◆ **PROVIDED MATERIAL**:
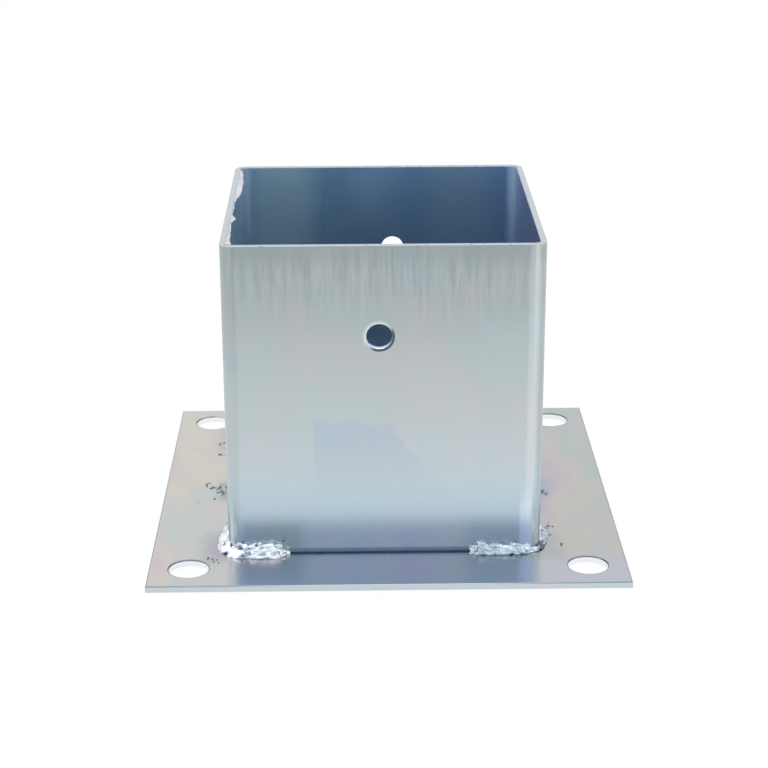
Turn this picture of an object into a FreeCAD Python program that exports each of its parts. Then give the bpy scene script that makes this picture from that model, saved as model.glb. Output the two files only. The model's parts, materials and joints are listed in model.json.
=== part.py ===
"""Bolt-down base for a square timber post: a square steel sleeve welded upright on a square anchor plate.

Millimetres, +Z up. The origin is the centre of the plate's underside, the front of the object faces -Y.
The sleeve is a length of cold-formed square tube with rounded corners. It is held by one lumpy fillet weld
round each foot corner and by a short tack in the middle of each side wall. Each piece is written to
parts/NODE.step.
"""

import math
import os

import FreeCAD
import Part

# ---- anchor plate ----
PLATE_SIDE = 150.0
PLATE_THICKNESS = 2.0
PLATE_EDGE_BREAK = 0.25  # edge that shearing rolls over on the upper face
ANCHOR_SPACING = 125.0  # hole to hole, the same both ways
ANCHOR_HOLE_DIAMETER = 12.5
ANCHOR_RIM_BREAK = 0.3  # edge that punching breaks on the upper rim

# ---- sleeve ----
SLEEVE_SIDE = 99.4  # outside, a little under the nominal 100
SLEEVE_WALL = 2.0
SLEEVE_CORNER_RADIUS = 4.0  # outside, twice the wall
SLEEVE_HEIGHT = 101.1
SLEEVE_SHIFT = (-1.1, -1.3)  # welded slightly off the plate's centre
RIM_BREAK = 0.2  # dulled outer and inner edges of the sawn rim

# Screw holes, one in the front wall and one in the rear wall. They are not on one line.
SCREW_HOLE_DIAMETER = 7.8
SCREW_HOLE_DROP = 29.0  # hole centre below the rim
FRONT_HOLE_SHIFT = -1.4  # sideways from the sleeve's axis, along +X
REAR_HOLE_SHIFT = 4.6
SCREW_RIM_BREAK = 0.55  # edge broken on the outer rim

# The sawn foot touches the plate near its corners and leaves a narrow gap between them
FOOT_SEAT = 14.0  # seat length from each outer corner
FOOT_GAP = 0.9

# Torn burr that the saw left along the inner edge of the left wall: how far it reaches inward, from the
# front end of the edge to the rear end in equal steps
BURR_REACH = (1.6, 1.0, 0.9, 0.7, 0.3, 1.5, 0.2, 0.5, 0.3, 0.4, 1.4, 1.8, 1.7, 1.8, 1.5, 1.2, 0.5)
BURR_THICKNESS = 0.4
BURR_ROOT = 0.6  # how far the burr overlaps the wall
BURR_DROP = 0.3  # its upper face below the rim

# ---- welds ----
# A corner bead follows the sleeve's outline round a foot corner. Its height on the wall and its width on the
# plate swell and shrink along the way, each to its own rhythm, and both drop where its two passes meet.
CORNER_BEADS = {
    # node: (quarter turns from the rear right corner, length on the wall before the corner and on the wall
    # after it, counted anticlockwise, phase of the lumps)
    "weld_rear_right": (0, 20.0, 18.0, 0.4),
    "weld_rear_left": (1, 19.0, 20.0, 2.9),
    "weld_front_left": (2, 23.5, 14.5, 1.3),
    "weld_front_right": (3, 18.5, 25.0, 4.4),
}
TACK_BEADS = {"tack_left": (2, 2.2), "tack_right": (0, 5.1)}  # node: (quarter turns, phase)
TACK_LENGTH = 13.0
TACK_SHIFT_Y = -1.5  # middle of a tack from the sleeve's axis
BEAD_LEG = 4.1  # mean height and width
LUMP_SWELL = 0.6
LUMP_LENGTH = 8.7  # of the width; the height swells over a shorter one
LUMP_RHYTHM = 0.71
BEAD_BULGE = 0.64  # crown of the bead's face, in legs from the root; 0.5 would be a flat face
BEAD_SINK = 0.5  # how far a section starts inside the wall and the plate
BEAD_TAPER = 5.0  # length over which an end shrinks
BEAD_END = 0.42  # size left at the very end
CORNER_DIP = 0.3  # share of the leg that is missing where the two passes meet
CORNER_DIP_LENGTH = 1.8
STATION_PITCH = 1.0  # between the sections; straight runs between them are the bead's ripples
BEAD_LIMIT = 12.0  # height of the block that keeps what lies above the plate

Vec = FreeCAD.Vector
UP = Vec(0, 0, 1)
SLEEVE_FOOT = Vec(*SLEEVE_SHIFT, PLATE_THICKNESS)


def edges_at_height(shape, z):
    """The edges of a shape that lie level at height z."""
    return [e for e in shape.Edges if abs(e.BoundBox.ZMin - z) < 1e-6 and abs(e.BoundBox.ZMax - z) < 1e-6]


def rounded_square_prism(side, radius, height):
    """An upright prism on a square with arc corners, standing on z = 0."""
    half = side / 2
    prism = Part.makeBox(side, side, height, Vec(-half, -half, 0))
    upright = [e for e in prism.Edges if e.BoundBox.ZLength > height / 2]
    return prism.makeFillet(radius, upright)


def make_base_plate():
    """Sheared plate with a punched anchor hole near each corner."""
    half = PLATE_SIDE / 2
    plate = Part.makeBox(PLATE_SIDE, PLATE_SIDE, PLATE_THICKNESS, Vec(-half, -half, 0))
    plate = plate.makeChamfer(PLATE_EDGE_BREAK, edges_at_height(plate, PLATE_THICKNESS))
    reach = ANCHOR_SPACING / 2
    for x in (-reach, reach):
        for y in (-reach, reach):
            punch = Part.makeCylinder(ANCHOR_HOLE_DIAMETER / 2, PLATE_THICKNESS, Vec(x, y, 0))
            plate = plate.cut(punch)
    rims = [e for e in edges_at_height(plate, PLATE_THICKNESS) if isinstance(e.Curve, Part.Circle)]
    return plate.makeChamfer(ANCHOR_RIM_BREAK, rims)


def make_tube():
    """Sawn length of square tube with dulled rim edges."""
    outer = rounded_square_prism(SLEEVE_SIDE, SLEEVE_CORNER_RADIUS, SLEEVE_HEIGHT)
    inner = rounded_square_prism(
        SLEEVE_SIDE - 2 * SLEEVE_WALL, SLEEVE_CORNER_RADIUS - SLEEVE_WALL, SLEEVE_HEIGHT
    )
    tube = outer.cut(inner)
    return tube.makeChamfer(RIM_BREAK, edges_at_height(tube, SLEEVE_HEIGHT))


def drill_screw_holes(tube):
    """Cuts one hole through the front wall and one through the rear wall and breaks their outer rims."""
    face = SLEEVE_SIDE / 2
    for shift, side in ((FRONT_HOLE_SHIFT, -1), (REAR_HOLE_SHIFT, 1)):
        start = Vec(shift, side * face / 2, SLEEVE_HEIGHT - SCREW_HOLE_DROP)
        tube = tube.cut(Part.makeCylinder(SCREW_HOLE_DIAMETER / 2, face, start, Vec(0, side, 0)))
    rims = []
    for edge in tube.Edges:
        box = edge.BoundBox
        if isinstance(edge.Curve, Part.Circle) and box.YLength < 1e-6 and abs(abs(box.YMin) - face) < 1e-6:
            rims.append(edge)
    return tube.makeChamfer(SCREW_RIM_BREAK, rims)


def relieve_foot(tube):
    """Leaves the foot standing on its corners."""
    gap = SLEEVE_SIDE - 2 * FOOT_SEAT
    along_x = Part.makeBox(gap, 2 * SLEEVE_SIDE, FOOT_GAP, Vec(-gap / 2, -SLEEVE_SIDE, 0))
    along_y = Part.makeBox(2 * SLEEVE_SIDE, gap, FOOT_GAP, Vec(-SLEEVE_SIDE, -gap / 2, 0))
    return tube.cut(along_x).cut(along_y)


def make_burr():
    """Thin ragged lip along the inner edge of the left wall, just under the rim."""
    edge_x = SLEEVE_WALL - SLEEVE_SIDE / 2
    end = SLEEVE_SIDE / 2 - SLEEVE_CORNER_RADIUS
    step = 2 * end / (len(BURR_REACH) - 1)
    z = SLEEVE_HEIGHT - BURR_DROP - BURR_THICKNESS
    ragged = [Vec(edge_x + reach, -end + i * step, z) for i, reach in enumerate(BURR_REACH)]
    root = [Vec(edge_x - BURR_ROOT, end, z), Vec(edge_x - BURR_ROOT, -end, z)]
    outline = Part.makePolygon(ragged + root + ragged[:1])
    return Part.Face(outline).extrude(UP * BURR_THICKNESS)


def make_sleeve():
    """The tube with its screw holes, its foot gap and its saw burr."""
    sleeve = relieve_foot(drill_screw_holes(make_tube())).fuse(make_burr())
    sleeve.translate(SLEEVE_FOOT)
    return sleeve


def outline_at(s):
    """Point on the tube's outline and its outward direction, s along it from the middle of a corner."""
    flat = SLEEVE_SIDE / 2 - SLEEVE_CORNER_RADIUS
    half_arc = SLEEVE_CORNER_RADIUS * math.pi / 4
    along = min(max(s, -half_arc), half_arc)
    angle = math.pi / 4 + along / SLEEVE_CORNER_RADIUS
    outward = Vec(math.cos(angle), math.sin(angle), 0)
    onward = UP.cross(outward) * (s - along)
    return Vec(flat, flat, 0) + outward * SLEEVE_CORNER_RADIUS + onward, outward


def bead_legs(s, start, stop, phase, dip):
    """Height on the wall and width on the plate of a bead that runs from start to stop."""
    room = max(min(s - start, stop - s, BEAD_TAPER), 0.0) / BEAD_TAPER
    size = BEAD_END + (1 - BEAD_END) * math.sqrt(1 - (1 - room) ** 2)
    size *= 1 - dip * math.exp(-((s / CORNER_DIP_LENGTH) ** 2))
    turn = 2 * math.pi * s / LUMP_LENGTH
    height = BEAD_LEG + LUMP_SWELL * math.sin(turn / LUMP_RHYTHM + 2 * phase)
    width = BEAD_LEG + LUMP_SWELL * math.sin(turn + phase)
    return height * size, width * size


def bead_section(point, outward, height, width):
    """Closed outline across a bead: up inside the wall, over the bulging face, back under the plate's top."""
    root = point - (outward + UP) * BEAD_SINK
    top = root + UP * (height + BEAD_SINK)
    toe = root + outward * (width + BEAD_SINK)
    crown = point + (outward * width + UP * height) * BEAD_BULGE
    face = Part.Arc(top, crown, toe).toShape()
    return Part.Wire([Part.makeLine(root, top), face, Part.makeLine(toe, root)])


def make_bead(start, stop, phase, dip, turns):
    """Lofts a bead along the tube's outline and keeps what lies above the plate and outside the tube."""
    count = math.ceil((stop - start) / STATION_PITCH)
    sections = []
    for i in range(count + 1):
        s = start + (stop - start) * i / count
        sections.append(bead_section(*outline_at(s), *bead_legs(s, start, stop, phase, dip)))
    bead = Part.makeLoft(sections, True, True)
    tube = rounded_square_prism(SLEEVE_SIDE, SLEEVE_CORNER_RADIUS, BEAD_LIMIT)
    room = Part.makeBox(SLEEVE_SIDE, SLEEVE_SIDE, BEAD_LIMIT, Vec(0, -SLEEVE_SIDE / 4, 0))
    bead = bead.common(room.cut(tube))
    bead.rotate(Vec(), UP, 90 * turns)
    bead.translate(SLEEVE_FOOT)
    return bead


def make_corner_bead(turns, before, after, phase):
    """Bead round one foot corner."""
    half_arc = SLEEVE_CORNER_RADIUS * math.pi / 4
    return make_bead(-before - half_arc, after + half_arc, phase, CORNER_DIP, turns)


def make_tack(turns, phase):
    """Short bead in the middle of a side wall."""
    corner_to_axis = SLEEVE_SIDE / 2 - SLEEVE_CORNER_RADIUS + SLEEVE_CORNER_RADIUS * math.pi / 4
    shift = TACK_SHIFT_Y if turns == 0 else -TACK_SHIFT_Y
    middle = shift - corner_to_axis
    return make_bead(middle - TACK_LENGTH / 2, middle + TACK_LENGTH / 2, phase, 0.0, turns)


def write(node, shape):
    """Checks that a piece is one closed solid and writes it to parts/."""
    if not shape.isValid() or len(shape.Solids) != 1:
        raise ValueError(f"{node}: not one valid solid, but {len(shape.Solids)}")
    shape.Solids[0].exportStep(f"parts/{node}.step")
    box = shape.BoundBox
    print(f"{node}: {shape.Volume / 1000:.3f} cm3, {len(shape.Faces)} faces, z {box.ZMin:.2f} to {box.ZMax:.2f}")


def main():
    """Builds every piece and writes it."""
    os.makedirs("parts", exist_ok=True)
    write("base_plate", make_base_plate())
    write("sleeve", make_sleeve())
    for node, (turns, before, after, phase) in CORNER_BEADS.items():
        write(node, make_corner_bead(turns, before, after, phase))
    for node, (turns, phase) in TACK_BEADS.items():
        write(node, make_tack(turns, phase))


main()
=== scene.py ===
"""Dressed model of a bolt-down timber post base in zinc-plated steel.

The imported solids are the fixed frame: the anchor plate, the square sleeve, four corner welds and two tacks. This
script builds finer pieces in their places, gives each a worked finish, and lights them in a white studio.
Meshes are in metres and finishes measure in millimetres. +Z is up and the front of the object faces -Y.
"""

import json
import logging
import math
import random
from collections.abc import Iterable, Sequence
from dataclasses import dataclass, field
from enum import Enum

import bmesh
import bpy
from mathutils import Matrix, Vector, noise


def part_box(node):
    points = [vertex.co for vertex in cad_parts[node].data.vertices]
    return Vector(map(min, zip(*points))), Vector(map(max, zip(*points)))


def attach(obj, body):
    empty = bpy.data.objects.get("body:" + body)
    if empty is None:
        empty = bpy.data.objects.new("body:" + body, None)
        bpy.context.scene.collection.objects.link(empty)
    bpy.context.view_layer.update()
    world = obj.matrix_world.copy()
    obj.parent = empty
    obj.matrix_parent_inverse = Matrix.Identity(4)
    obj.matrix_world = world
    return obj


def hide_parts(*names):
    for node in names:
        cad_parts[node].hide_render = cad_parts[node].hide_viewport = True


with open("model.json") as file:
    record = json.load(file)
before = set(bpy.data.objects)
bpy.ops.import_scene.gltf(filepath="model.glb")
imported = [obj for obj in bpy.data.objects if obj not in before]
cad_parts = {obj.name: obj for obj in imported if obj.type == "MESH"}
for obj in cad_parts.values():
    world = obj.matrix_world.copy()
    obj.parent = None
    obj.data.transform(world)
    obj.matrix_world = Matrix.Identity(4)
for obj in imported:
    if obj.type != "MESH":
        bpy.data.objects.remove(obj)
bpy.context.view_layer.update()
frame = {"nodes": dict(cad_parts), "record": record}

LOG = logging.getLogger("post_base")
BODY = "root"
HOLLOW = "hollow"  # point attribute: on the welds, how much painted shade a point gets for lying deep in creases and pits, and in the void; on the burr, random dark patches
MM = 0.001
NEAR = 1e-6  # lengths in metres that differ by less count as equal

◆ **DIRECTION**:
Extract exactly and only the span of lines that begins at the line containing "for node, (turns, before, after, phase)" and ends at the line containing "obj.parent = empty".

◆ **SOLUTION TO THE EXERCISE**:
    for node, (turns, before, after, phase) in CORNER_BEADS.items():
        write(node, make_corner_bead(turns, before, after, phase))
    for node, (turns, phase) in TACK_BEADS.items():
        write(node, make_tack(turns, phase))


main()
=== scene.py ===
"""Dressed model of a bolt-down timber post base in zinc-plated steel.

The imported solids are the fixed frame: the anchor plate, the square sleeve, four corner welds and two tacks. This
script builds finer pieces in their places, gives each a worked finish, and lights them in a white studio.
Meshes are in metres and finishes measure in millimetres. +Z is up and the front of the object faces -Y.
"""

import json
import logging
import math
import random
from collections.abc import Iterable, Sequence
from dataclasses import dataclass, field
from enum import Enum

import bmesh
import bpy
from mathutils import Matrix, Vector, noise


def part_box(node):
    points = [vertex.co for vertex in cad_parts[node].data.vertices]
    return Vector(map(min, zip(*points))), Vector(map(max, zip(*points)))


def attach(obj, body):
    empty = bpy.data.objects.get("body:" + body)
    if empty is None:
        empty = bpy.data.objects.new("body:" + body, None)
        bpy.context.scene.collection.objects.link(empty)
    bpy.context.view_layer.update()
    world = obj.matrix_world.copy()
    obj.parent = empty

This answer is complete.